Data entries
▬▬▬▬▬▬▬▬▬▬

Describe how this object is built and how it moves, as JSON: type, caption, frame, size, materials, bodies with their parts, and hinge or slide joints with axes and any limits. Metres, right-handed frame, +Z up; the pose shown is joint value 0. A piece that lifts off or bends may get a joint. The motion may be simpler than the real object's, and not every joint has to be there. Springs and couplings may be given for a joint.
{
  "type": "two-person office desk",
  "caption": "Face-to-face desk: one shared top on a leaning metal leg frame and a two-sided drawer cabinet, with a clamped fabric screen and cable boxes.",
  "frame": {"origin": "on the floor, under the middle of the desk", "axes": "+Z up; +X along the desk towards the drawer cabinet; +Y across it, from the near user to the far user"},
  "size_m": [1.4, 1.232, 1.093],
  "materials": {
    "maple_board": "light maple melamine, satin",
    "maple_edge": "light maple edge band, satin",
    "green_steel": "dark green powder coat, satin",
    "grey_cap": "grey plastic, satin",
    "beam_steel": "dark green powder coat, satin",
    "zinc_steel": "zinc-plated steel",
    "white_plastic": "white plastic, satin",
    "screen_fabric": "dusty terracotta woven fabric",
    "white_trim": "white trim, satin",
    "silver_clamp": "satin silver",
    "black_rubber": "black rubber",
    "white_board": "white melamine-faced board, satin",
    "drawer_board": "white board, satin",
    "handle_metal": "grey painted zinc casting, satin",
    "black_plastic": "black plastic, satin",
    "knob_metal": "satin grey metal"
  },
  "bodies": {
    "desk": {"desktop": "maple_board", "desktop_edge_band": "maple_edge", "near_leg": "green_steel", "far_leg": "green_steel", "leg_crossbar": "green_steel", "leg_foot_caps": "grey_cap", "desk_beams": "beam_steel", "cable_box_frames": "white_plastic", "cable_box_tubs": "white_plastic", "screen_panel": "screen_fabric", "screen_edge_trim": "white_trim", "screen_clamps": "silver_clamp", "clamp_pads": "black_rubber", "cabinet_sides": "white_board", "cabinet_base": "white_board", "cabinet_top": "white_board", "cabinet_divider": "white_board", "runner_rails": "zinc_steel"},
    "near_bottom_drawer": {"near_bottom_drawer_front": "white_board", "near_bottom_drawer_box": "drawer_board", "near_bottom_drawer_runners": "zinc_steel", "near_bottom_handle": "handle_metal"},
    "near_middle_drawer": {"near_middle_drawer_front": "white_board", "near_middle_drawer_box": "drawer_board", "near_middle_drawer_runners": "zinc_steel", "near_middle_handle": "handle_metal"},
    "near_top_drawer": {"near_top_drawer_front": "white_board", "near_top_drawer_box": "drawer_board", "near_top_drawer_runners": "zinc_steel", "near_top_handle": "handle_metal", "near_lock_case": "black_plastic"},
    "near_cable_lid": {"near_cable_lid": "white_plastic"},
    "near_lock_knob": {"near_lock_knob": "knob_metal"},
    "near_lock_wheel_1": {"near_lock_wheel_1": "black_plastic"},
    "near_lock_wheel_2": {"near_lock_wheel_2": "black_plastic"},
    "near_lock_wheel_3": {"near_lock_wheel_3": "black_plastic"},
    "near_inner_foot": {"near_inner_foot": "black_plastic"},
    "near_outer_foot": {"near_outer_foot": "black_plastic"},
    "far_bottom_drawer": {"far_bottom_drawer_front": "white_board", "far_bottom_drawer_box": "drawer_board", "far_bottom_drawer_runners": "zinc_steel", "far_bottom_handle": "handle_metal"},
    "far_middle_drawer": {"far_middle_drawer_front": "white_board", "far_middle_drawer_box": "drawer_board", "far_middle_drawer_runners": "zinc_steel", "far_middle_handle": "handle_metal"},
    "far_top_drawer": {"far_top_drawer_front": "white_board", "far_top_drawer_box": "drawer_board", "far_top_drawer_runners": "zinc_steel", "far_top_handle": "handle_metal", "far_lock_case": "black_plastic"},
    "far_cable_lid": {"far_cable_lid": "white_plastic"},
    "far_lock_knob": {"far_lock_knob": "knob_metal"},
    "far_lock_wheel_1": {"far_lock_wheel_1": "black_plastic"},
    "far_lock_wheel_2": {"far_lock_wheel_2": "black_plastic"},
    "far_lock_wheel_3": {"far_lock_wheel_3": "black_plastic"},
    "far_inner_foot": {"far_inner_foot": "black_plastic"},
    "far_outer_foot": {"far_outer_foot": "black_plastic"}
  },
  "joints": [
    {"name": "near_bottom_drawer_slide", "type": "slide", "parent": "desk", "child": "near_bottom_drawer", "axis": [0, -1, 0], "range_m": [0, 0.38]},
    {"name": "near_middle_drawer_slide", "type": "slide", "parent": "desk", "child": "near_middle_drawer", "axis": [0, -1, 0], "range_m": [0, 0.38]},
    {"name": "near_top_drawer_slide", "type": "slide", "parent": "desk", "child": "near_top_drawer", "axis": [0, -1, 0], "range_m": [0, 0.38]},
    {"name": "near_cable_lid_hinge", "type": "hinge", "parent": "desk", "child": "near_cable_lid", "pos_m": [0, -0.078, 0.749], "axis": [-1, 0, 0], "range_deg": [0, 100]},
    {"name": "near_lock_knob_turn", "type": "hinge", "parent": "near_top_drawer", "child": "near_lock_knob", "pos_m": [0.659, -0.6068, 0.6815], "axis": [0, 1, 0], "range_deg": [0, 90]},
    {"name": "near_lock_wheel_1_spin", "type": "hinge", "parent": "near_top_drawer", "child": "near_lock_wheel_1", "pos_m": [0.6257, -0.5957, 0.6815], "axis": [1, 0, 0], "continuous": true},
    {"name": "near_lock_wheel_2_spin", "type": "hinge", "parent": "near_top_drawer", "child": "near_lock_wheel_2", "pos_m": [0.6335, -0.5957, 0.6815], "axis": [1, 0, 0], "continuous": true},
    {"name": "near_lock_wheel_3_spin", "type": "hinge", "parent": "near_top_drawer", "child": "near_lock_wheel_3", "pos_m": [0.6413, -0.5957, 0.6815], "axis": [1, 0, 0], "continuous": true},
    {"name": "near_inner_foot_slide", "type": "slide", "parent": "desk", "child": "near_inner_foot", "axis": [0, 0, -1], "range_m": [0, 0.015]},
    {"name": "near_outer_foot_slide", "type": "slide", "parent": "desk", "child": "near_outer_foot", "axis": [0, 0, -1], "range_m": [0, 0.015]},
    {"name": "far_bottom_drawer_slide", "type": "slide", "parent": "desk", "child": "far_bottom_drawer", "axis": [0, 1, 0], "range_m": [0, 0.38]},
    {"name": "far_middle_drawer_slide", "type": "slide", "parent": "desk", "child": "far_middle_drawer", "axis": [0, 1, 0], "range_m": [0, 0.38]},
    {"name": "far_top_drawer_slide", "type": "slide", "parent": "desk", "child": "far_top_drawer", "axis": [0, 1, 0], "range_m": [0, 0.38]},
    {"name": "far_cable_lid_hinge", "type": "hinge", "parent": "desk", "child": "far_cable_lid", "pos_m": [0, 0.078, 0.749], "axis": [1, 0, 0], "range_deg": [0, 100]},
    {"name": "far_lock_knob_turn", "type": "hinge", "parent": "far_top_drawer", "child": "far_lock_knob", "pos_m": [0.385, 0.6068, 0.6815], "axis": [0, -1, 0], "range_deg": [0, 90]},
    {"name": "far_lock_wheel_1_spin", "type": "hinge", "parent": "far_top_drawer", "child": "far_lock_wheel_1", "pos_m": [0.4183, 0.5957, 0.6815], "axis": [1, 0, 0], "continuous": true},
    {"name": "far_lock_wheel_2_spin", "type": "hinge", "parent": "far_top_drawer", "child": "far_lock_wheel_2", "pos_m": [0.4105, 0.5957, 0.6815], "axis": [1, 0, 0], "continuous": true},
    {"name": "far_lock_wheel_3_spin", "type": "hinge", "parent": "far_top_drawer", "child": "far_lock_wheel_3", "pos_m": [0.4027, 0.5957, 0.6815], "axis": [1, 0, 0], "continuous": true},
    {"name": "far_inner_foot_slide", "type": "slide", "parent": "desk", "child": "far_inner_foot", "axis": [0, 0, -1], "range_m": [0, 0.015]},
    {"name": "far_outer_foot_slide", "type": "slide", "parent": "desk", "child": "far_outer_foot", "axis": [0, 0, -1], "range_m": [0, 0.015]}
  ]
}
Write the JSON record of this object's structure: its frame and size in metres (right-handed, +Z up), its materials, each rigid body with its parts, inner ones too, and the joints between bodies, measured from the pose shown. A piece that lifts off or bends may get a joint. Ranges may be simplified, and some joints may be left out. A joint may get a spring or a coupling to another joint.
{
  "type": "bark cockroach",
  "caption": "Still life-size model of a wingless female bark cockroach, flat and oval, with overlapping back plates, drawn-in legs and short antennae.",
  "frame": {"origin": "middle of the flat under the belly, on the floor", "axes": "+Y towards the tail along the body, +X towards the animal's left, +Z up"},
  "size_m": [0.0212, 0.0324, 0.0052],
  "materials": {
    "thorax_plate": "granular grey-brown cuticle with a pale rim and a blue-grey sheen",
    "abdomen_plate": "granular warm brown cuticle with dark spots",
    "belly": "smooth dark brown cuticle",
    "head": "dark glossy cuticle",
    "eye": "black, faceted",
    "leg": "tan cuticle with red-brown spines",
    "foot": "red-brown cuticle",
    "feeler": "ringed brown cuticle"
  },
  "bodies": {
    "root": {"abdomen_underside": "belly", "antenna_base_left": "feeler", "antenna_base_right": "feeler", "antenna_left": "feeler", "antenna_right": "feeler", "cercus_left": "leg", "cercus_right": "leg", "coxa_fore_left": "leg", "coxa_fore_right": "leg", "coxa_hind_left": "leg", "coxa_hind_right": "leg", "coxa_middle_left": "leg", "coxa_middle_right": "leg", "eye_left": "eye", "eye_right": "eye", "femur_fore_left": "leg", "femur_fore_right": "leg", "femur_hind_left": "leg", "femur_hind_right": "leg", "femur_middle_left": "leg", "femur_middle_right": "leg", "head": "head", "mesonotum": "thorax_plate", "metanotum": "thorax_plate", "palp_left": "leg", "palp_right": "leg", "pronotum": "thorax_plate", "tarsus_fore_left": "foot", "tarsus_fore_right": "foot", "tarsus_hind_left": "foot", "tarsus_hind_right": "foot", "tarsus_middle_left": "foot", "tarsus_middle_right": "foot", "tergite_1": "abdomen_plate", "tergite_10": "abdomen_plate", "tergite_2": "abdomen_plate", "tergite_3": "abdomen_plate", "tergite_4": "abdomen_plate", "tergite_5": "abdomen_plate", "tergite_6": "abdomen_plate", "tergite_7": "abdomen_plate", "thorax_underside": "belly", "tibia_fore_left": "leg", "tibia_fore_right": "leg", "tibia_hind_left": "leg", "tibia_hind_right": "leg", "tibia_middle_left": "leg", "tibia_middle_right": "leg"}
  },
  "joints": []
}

▬▬▬▬▬▬▬▬▬▬

TASK TO CARRY OUT:
Check each line in the records for the word "materials" and say how many have it, with nothing else.

OUTPUT FOR THIS EXERCISE:
4